Não existem, em outros inventários consultados, nada comparável aos preços apresentados nas prestações de contas. Seguindo todo o processo, o palestrante comparou os cálculos de todas as etapas e a forma como o superávit vai diminuindo até desaparecer por completo, quase nada restando para a Coroa. 

Em 1804, representantes das famílias dos inconfidentes são chamados pelo fisco para apresentação de contas. Gervásio Pereira Alvim, então, demonstra que nada há para recolher do patrimônio de Rezende Costa e que a Coroa teria que arcar com as despesas do fiel depositário que, como vimos, foi ele mesmo. 

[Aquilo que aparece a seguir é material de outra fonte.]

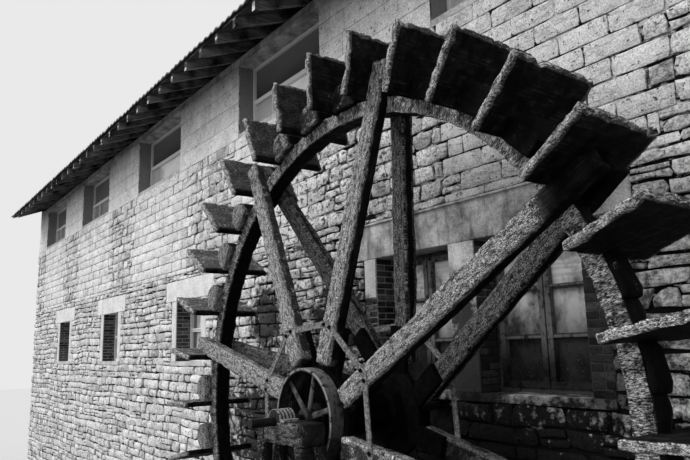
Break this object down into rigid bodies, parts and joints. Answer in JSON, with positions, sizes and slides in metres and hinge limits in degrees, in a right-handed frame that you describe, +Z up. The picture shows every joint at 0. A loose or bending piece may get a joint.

Segundo o palestrante, o mesmo ocorreu com Hipólita Jacinta em Prados e com Ayres Gomes. Sendo que, neste último caso, um erro de cálculo permitiu que um pequeno valor fosse recolhido para a Coroa.

O fiel depositário dos bens de Hipólita Jacinta foi um sobrinho que também resolveu pagar todas as dívidas e tornar-se o único credor, destacando-se que eram dívidas com parentes próximos, inclusive  filhas do fiel depositário e escravos que foram alforriados e teriam recebido uma porcentagem do montante.

Chama a atenção o fato de que o Governador não enfrentou a situação, mesmo tendo havido uma denúncia de desvio de bens por parte de um parente de Hipólita e as artimanhas para esconder os escravos de maior valor, sendo apresentados apenas aqueles que não se prestavam mais ao trabalho. Embora a família tenha sido chamada para prestar esclarecimentos, em nenhum momento aparecem sinais de apuração ou de enfrentamento, parecendo indicar que o poder das famílias era superior ao dos governantes.

Finalizando, citou a lenda sobre ajuda que teria sido dada a Bárbara Heliodora que estaria em situação difícil, declarando tratar-se de balela e que o processo ocorrido na região de Campanha girou em torno de bens desconhecidos no início da devassa.